Many Belizean dishes in San Ignacio are inspired ✨ by neighboring countries Guatemala 🇬🇹 & El Salvador 🇸🇻 making Belizean cuisine an interesting fusion.
As a local that's lived in San Ignacio for a couple of years, I can confirm that the street food here is one of the best in the country.
Here's a list of my favorite places to eat: 👇
Street Food
1. San Ignacio Market
$2.00 USD
The San Ignacio market is one of the best market's in the entire country. It's filled with food vendors that cook traditional dishes and serve them just like locals eat them at home.

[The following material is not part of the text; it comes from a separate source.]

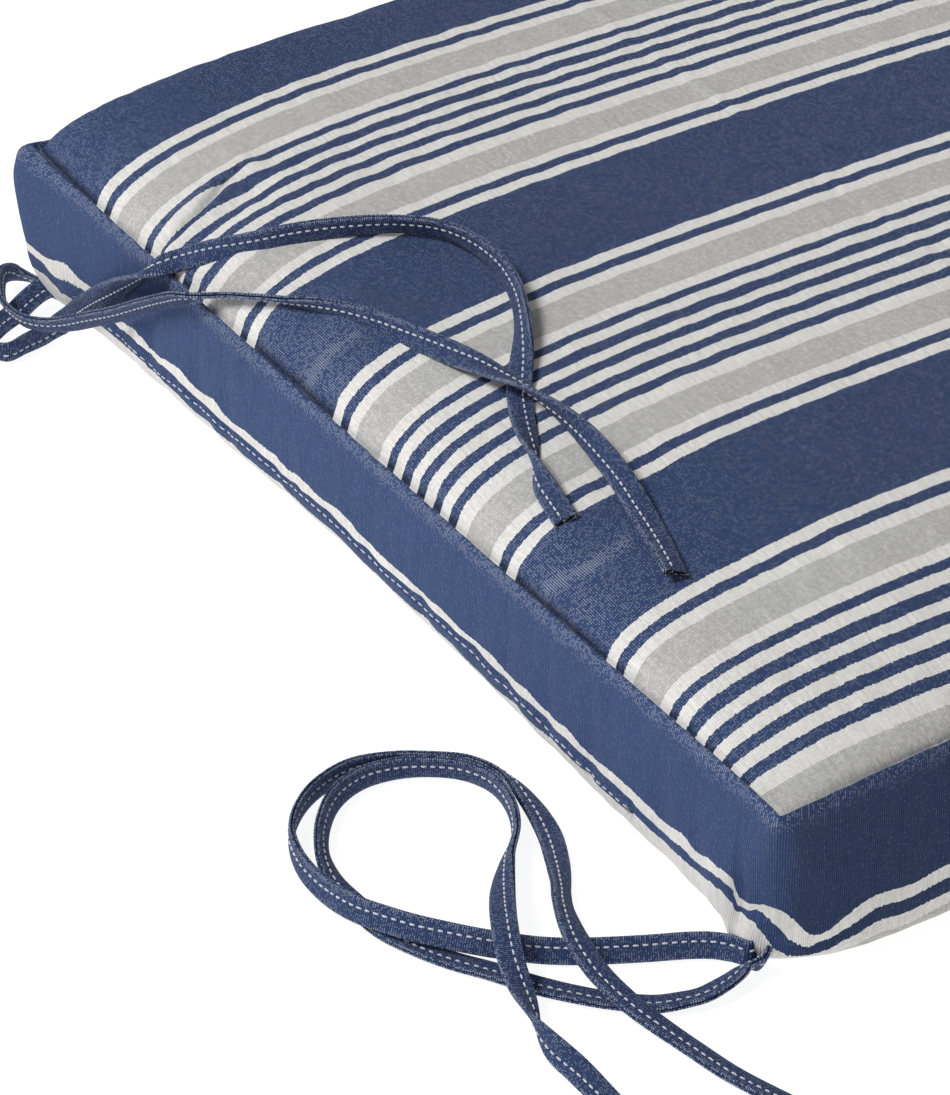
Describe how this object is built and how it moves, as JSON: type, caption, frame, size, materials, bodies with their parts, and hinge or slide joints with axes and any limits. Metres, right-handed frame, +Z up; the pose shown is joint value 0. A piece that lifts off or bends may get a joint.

Local dishes include rice & beans, tamales, salbutes, panades, pupusas, fresh juices, coconut water, baked goods and other dishes.
- 🏆 What To Try: Mixed pupusas
- 🌱 Vegan Option: Veggie burrito
2. Pupuseria La Exquisita
$1.50 USD
The menu here is far more than just pupusas. They sell burritos, panades, salbutes and other fried food. It's cheap and tasty. The only caveat is that it opens at night. The food is made quickly right in front of you.
- 🏆 What To Try: Mixed pupusas
- 🌱 Vegan Option: Fry jacks with beans
3. Garnaches Lady
$0.50 USD
Garnaches is a circular tortilla chip with beans, cheese, and hot pepper sauce. It's remarkably filling and if you are avoiding dairy, you can opt to leave out the cheese. The vendor comes out at night only. You can catch her in front of the Tai San Chinese Store. This is another place a friend recommended me when I moved to San Ignacio Town. Locals love partying and drinking on weekends and then have a craving for tasty cheap food.
- 🏆 What To Try: Regular garnaches
- 🌱 Vegan Option: Garnaches without cheese
Restaurants
4. Restaurante Típico Salvadoreños
$4.00 USD
Because of my intimate love affair with pupusas, my friends recommended me this food spot. Their specialty is pupusas, which are small tortilla-looking food that is packed with one of a combo of these fillings: beans, cheese, mora, eggplant chipilín, or meat.
- 🏆 What To Try: Garlic pupusas
- 🌱 Vegan Option: Chipilín pupusas
5. Cenaida's
$4.00 USD
Cenaida's is a special little food joint found in center of town. It's always filled with local people because the food is good and cheap. They have a wide range of dishes on their menu including specials for the day. The rice & beans dish has a ton of flavor since it's cooked with coconut milk over a fire heart, which is the traditional way of preparing it.
- 🏆 What To Try: Grilled fish
- 🌱 Vegan Option: Rice & beans with veggies
6. Mike's Kitchen
$2.50 USD
While the local's recommend foreigners to eat at Pop's Restaurant, Mike's kitchen is where all the locals go for breakfast. It's located right in front of the San Ignacio Market beside Lydia's. For breakfast, they offer beans, eggs and fry jacks. And for lunch the offer the traditional Belizean rice & beans. Nothing fancy, but the flavors are rich.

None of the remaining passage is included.